If there are 2 or more alignment agencies, but only one of their approaches can fit with advanced AI systems as developed, each would race to complete their alignment agenda before the other agencies could complete theirs. This rushing could be especially bad if anyone doesn’t take the time to authenticate and verify their approach will actually align AI as intended. In addition, if the competition becomes hostile enough, AI alignment agencies won’t be checking each other’s work in good faith, and in general, there won’t be enough trust for anyone to let anyone else check the work they’ve done for alignment.
If 1 or more of these agencies racing to the finish line doesn’t let anyone check their work, and their strategy is invalid or unsound, then implementing one of them into an AI system would fail to lead to alignment, when it was expected that it would. In other words, because of mistakes made, what looks like an alignment competition inadvertently becomes a misalignment race.

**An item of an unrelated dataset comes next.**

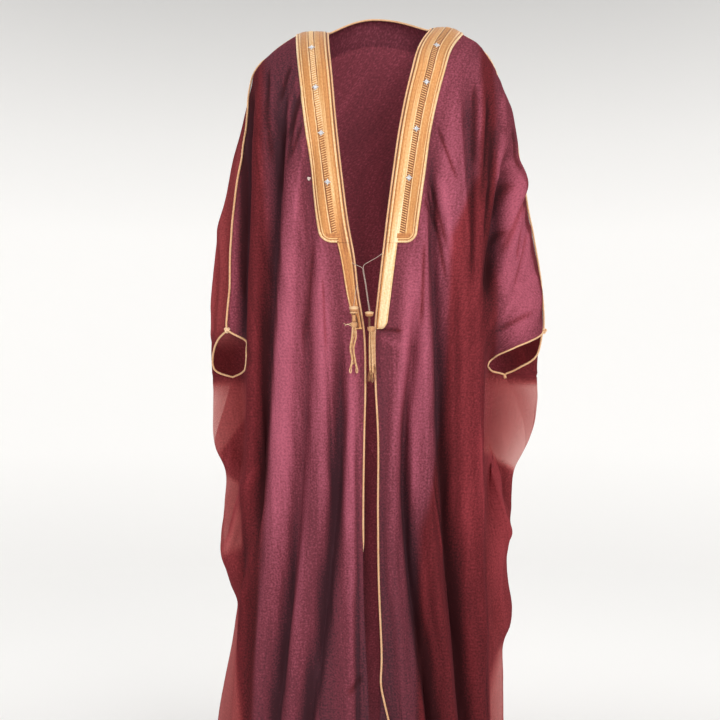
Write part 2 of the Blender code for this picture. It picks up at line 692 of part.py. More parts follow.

I’m not saying competition in AI alignment is either good or bad by default. What I am saying is it appears there are particular conditions that would lead competition in AI alignment to make things worse, and that such states should be avoided. To summarize, it appears to me at least some of those conditions are:
1. Competition in AI alignment becomes a ‘race.’
2. One or more agencies in AI alignment themselves become untrustworthy.
3. Even if in principle all AI alignment agencies should be able to trust each other, in practice they end up mistrusting each other.
How can one incentivise the right kind of behaviour here? This isn’t a zero sum game—we can all win, we can all lose. How do we inculcate the market with that knowledge such that the belief that only one of us can win doesn’t make us all more likely to lose?
Off the top of my head:
Some sort of share trading scheme.
Some guarantee from different AI companies that whichever one reaches AI first will employ people from the others.